Photo by Hilary Kinyua,wikicommons
I wanted to know what the ingredients were in the widely promoted “new” miracle anti-aging products. Since I have written seven editions of A Consumers’ Dictionary of Cosmetic Ingredients (Crown Publishers), I wanted to find out about the ingredients. I sent for various “free” samples of the products. I filled out my address and foolishly gave them my credit card number for the $4.95 “delivery fee”. A few days later, I looked at my monthly credit card bill and there were numerous debits for $89-$95 for my “Free samples” (To be automatically taken out every month).
While searching for “creams” I found another “free” site I was unknowingly paying $39 for each month for nearly a year. The site provided “free” access to very fine illustrations for use on the web.
I am not the only one who has fallen for the “Free Sample” pitch and find surprising charges later your credit site. I should have known better but I admit I am a prime target for scammers. I am widow over 65 years and a curious journalist.
The first big scam I became involved with is “The Grandma Scam.” I received a phone call from a deep-voiced, authoritative man who said I would have to bail my grandson out of jail in Peru. My grandson happened to be visiting ports aboard his maritime school ship.
A teenaged-sounding young male voice came on the phone asking for help pleading: “Please don’t tell my mother.”
I sent $1900 by Western Union. The deep voice man then called again and asked for more money. By then my daughter was at my house, grabbed the phone and told Deep-Voice to” get lost”. She reminded me my grandson doesn’t drink or get into trouble.
The next scam which took advantage of me: “You need your computer serviced.” It looked exactly like my computer maker’s site.
Since I am a writer and depend on my computer, I quickly agreed to their offer. The scammers got into my computer and fouled it up so it was unusable.
I had to go to The Geek Squad at Best Buy®. It took a week to fix. The Squad Tech said it was Chinese hackers who caused the problem but the original caller, I thought the man had an Indian Accent. He has called several times afterwards to ensnare me.
I ignore him but I don’t know if he or someone scammer tried to fool me again. Two days ago, I received a message from an American voice saying “Don’t Turn Off your computer or your hard drive will be wiped clean.” My screen was frozen but I immediate turned off the computer. When I turned it back on the same message was on the screen. I again turned off the computer and waited a half hour to restart it. Then it was fine.

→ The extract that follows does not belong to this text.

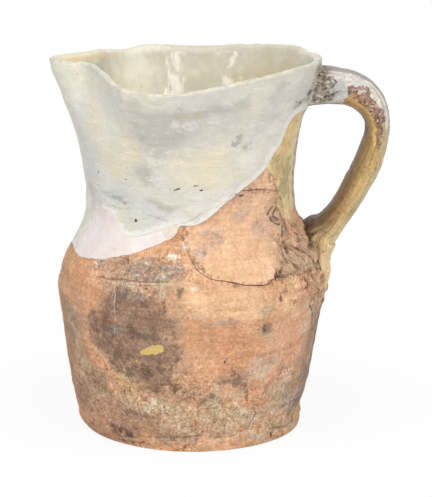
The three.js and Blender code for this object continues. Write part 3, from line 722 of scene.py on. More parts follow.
# A spot on the vessel is (degrees from the handle, height, half width, half height), and here
# its height and sizes are in millimetres
vessel_spots = {
    "orange": [
        (-147, 106, 16, 12), (-148, 94, 14, 12), (-133, 104, 12, 7), (-136, 92, 8, 8),
        (-153, 113, 10, 8), (-95, 98, 12, 6), (-89, 83, 14, 12), (-80, 73, 18, 16), (-69, 74, 20, 12),
        (-67, 84, 16, 6), (-61, 66, 12, 12), (-58, 40, 14, 10), (-62, 34, 12, 8), (-137, 56, 9, 12),
        (-132, 50, 8, 12), (-94, 3.5, 20, 3), (-74, 3, 30, 2), (-66, 52, 10, 10), (-78, 60, 18, 12),
        (60, 60, 40, 30), (150, 90, 30, 20),
    ],
    "pink": [
        (-44, 76, 12, 10), (-36, 84, 12, 12), (-38, 62, 12, 12), (-46, 52, 10, 10), (-52, 62, 8, 8),
        (-28, 96, 10, 12), (-22, 86, 10, 16), (-60, 157, 12, 6), (110, 80, 30, 16),
    ],
    "peach": [
        (-87, 104, 12, 9), (-77, 103, 20, 11), (-66, 101, 18, 10), (-63, 96, 12, 10), (-69, 89, 20, 6),
        (-81, 94, 14, 8), (-72, 122, 18, 12), (-62, 132, 16, 14), (-67, 142, 10, 10), (-84, 142, 10, 6),
        (-68, 116, 18, 6), (-41, 102, 12, 8), (-35, 94, 10, 8), (-88, 125, 6, 12), (-49, 125, 10, 10),
        (80, 100, 40, 14),
    ],
    "wash": [
        (-114, 78, 36, 40), (-101, 106, 14, 10), (-120, 112, 26, 10), (-108, 44, 26, 18),
        (-92, 40, 18, 10), (-151, 66, 14, 34), (-143, 40, 20, 26), (-130, 24, 30, 16),
        (-104, 16, 36, 7), (-70, 47, 14, 9), (-78, 36, 16, 8), (-43, 30, 14, 18), (-24, 56, 12, 40),
        (-35, 122, 12, 12), (-74, 83, 26, 3), (-90, 10, 60, 4), (-50, 9, 30, 3), (100, 70, 60, 40),
        (170, 50, 50, 50), (40, 100, 30, 30),
    ],
    "haze": [
        (-79, 138, 9, 8), (-57, 160, 12, 6), (-48, 135, 7, 5), (-61, 149, 9, 5), (-83, 130, 7, 6),
        (-42, 146, 6, 8), (-88, 90, 12, 4), (-55, 57, 12, 6), (-40, 38, 10, 8),
    ],
    "olive": [
        (-58, 92, 9, 5), (-54, 74, 8, 6), (-44, 34, 8, 8), (-152, 60, 6, 9), (-150, 50, 7, 8),
        (-157, 72, 5, 12), (-142, 36, 12, 12), (-110, 26, 20, 9), (-96, 29, 22, 7), (-85, 27, 22, 8),
        (-77, 28, 18, 8), (-70, 20, 24, 8), (-61, 22, 14, 7), (-94, 18, 18, 7), (-46, 11, 22, 5),
        (-31, 10, 14, 4), (-143, 50, 8, 10), (-101, 104, 9, 8), (-38, 121, 8, 8), (-32, 124, 6, 6),
        (20, 30, 40, 12), (130, 30, 40, 14),
    ],
    "yellow": [
        (-122.5, 48, 6, 7), (-121, 42, 6, 7), (-118.5, 37, 6, 6), (-114, 31, 6, 4), (-156, 124, 6, 8),
    ],
    "stain": [
        (-140, 84, 5, 5), (-138, 93, 5, 4), (-120, 98, 16, 7), (-111, 99, 10, 6), (-128, 86, 16, 10),
        (-115, 87, 20, 12), (-107, 86, 12, 12), (-134, 76, 10, 8), (-118, 74, 22, 14),
        (-108, 72, 14, 14), (-120, 61, 13, 9), (-109, 60, 14, 12), (-114, 50, 10, 7), (-109, 49, 12, 6),
    ],
    "dark": [
        (-115, 50, 8, 4), (-109, 48, 9, 3), (-98, 47.5, 6, 3), (-93, 45.5, 5, 4), (-105, 39.5, 6, 3),
        (-113, 76, 10, 6), (-120, 101, 10, 4), (-112, 99, 9, 5), (-134, 86, 7, 5), (-128, 92, 8, 4),
        (-125, 66, 10, 4), (-70, 45, 8, 4), (-91, 103, 3, 4), (-100.5, 64, 3, 10), (-54, 80, 3, 3),
        (-127, 78, 9, 4), (-104, 58, 5, 4), (-121, 21, 6, 3), (-62, 41, 2, 6), (-76, 36, 6, 3),
        (-118, 60, 6, 4),
    ],
    "blue": [
        (-113, 119.5, 14, 6), (-104, 119.5, 16, 7), (-97, 120, 9, 6), (-108, 116, 14, 5),
        (-113, 104, 8, 5), (-121, 105, 6, 4), (-137, 118, 5, 4), (-122, 80, 8, 3), (-128, 80, 5, 4),
        (-151, 79, 5, 10), (-155, 68, 4, 10), (-126, 80, 7, 3), (-17, 68, 7, 16), (-15, 50, 8, 18),
        (-18, 36, 7, 14), (-22, 24, 7, 10), (-36, 28, 8, 8), (-110, 124.5, 8, 2), (-124, 121.5, 8, 3),
        (-84, 130.5, 3, 4), (120, 110, 20, 12),
    ],
    "violet": [
        (-132, 12.5, 8, 3), (-127, 10.5, 9, 4), (-122, 8.5, 8, 3), (-126, 3.5, 12, 3),
        (-118, 12.5, 5, 2), (-114, 4, 6, 2), (-48.7, 99, 2.5, 4), (-46, 103, 3, 4), (-57, 80, 2, 3),
    ],
    "dab": [
        (-106.3, 69, 4.4, 3.4), (-109, 67.2, 3.6, 2.6), (-103.6, 70.4, 3.2, 3.4),
        (-111, 66.4, 2.2, 1.8),
    ],
    "red": [(-43, 50, 2, 4.5), (-44, 47, 2.4, 2), (-31, 99, 1.6, 1.4)],
    "scuff": [
        (-85.5, 129, 3.4, 5), (-87, 110, 5, 2), (-100, 127, 7, 2), (-93, 134, 3, 6), (-138, 119, 6, 2),
        (-75, 143, 6, 3), (-57, 19, 8, 3), (-150, 88, 4, 3), (-112, 123, 5, 2), (-44, 21, 3, 3),
    ],
    "rough": [
        (-100, 22, 60, 24), (-70, 24, 50, 18), (-140, 30, 36, 30), (-92, 44, 26, 12),
        (-28, 120, 24, 24), (-40, 26, 20, 26), (-110, 116, 40, 12), (-18, 104, 18, 24),
    ],
    "cream": [
        (-137, 200, 10, 22), (-139, 186, 10, 14), (-130, 184, 12, 14), (-123, 206, 10, 10),
        (-88, 186, 16, 8), (-77, 190, 16, 14), (-66, 178, 14, 12), (-118, 195, 10, 12),
        (-84, 176, 18, 6), (-150, 215, 10, 14), (60, 200, 40, 20), (150, 190, 30, 30),
    ],
    # High on the front of the neck these darken it under the rim as painted shade; lower down they are
    # greyer paint
    "shade": [
        (-96, 216, 26, 14), (-100, 222.5, 26, 9), (-86, 222.5, 24, 9), (-103, 226, 30, 10),
        (-108, 214, 20, 12), (-100, 204, 22, 14), (-88, 226, 22, 8), (-92, 212, 20, 12),
        (-138, 158, 18, 8), (-103, 160, 14, 4), (-112, 180, 10, 10), (-74, 226, 18, 8),
        (100, 180, 30, 20), (-155, 165, 12, 12),
    ],
    "lilac": [
        (-99, 205, 14, 12), (-100, 222, 16, 6), (-86, 208, 12, 10), (-140, 154, 14, 8),
        (-75, 214, 12, 8), (-60, 216, 14, 8), (-45, 222, 10, 8),
    ],
    "bluish": [
        (-65, 202, 3, 5), (-67, 198, 3, 4), (-60, 196, 5, 3.6), (-133, 160, 10, 1.6),
        (-128, 157, 8, 1.4),
    ],
    "white": [
        (-134, 205, 14, 18), (-140, 222, 14, 10), (-107.7, 149, 14, 3), (-98, 147, 10, 3),
        (-86, 158, 10, 6), (-104, 172, 8, 6), (-138, 172, 6, 8), (-73, 166, 16, 6), (-56, 186, 10, 14),
        (-44, 206, 8, 16), (-38, 222, 8, 12),
    ],
    "ochre": [
        (-94, 222.6, 1.4, 2), (-89.5, 224.8, 2, 1.2), (-85, 225, 2.2, 1.8), (-88, 219, 1.4, 0.8),
        (-62, 223.6, 1.2, 1),
    ],
    "pit": [
        (-145.6, 174.8, 0.8, 1.4), (-124.9, 173.4, 0.9, 0.6), (-95, 170.3, 2.2, 0.8),
        (-86.1, 172.2, 1.4, 0.8), (-83.4, 168.6, 1.2, 0.6), (-97, 169.5, 1.1, 0.7),
        (-63.5, 164.2, 2, 0.6), (-84.8, 172.8, 1, 0.6), (-120, 147, 1.8, 1), (-92, 151.5, 1.2, 0.4),
    ],
    "nick": [
        (-60.5, 162.8, 3, 0.7), (-74.2, 61.3, 0.9, 1.8), (-73.6, 63.2, 0.8, 1), (-59.5, 80, 1.2, 0.8),
    ],
    "blush": [(-29, 196, 10, 14), (-26, 205, 6, 8), (-33, 178, 5, 6)],
    "green": [(-37, 188, 8, 8), (-33, 176, 6, 8), (-29, 164, 8, 10), (-24, 170, 6, 14)],
    # A darker band down the right edge of the neck: painted shade where the wall turns away
    "neck_edge_shade": [(-6, 195, 10, 34), (-6, 165, 9, 16)],
    "grime": [
        (-17, 222, 8, 8), (-25, 213, 10, 4), (-12, 234, 9, 6), (-9, 226, 8, 8), (-20, 214, 12, 4),
        (8, 226, 10, 12),
    ],
    # A dark band down the right edge of the body, below the handle: painted shade where the wall turns
    # away
    "right_edge_shade": [(-9, 72, 12, 18), (-10, 52, 12, 20), (-14, 34, 14, 14), (-22, 22, 14, 8), (2, 60, 14, 30)],
    "ash": [
        (-64, 30, 16, 12), (-47, 26, 16, 12), (-78, 19, 20, 8), (-54, 11, 30, 6), (-33, 24, 12, 10),
        (-94, 22, 18, 8), (-38, 44, 12, 10), (-56, 52, 12, 8), (-42, 5, 30, 4), (-64, 4, 26, 4),
        (-22, 8, 20, 8), (-108, 28, 12, 6), (-28, 80, 10, 12), (-100, 110, 16, 6), (-118, 108, 14, 5),
    ],
    "cool": [
        (-152, 176, 16, 22), (-136, 163, 22, 12), (-158, 200, 10, 22), (-114, 152, 20, 7),
        (-150, 160, 14, 10),
    ],
    "umber": [
        (-162, 70, 12, 30), (-168, 48, 12, 26), (-157, 38, 14, 16), (-150, 20, 20, 10),
        (-160, 28, 10, 14), (-146, 9, 24, 9), (-127, 7, 20, 7), (-158, 22, 10, 14), (-118, 16, 14, 6),
        (-104, 12, 12, 4), (-30, 34, 12, 12), (-22, 60, 6, 30), (-135, 40, 14, 14),
    ],
    "smear": [
        (-22, 122, 22, 20), (-20, 102, 18, 18), (-37, 124, 14, 16), (-36, 147, 8, 10),
        (22, 120, 20, 22), (0, 88, 22, 12),
    ],
    "chip": [(-46.5, 113.5, 1.6, 3.4), (-48.6, 111.2, 3, 1.4), (-52.5, 110.4, 2.6, 1)],
}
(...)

I did not fall for the scam in which a middle-aged widower photographed with a young boy offered to be “my friend” on FACEBOOK. I did notice that the next would-be suitor, a few days later, was a different man but with the same boy.
I am wiser now. As my youngest son advised me:” Mom, there is no free lunch!” I will try, henceforth, to avoid “free offers.”.
If you get scammed, please, for the sake of the targets like me, report it on FACEBOOK or some site such as Consumer Reports (consumerreports.org) or Yelp (https://www.yelp.com).
I reported the anti-aging scam to the FTC which handles false advertising. Complaints help the FTC and other law enforcement agencies to bring scam artists to justice and put an end to unfair and misleading business practices. If you have a complaint, file it online or call 1-877-FTC-HELP.
Disputes that relate to marketplace issues experienced with the services or products a business provides contact The Better Business Bureau. (BBB.org).
If you have been bilked in a telemarketing scheme in which the U.S. Mail was used, or if you know about a scheme that should be investigated, inform your local postmaster or nearest Postal Inspector.
PS: I will report the about the chemical ingredients in anti-aging products in a forthcoming blog. The subject requires a lot of research. Hopefully, I won’t be delayed by another scam.